Yu Yao, Luyu Zhao, Xiang Gao, Hengbin Wang, Junyi Liu, Xiaodong Zhang, Yuanyuan Zhao, Shaoming Li, Zhe Liu
Abstract
Leaf area index (LAI) is a key indicator for measuring crop photosynthesis and growth status. In the monitoring of winter wheat LAI at the scale of large unmanned farms, satellite imagery is stable but lacks spatial resolution for precise monitoring, while UAV imagery is spatially detailed but prone to weather interference, resulting in poor spectral data consistency. To address this, this study took winter wheat in a large unmanned farm in Zouping City, Shandong Province as the research object and proposed a "coarse-fine fusion" two-step fusion method for UAV and Sentinel-2 imagery.

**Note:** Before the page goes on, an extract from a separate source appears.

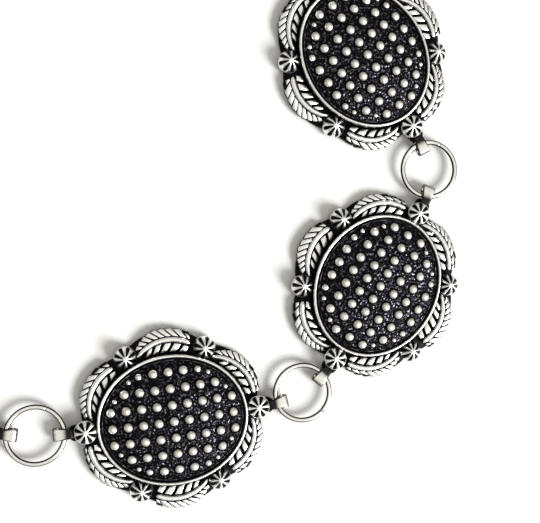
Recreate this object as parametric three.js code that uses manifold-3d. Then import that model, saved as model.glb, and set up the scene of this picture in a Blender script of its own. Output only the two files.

Based on the fusion results, a feature set for winter wheat LAI inversion was constructed, and the SHAP model was used to evaluate feature contributions and screen the optimal combination. Machine learning models such as XGBoost and Random Forest were employed to invert LAI at key growth stages of winter wheat under different data fusion modes. Model hyperparameters were optimized through grid search to analyze the impact of data fusion methods on LAI inversion across growth stages. Experiments showed that the two-step fusion method significantly improved spectral consistency and accuracy, with the correlation coefficient between fusion results and Sentinel-2 NDVI values reaching 0.82. Nine key features were selected for model construction, among which the near-infrared band and plant height showed high positive contributions to LAI inversion. Under the two-step fusion data mode, the Random Forest algorithm performed best, achieving an overall R² of 0.895, MAE of 0.216 m²/m², and RMSE of 0.295 m²/m². Inversion accuracy varied across growth stages, with R² of 0.86 during the jointing stage, accurately reflecting dynamic LAI changes. This study provides an efficient and feasible solution for precision monitoring of large-area winter wheat, supporting precision agriculture and food security.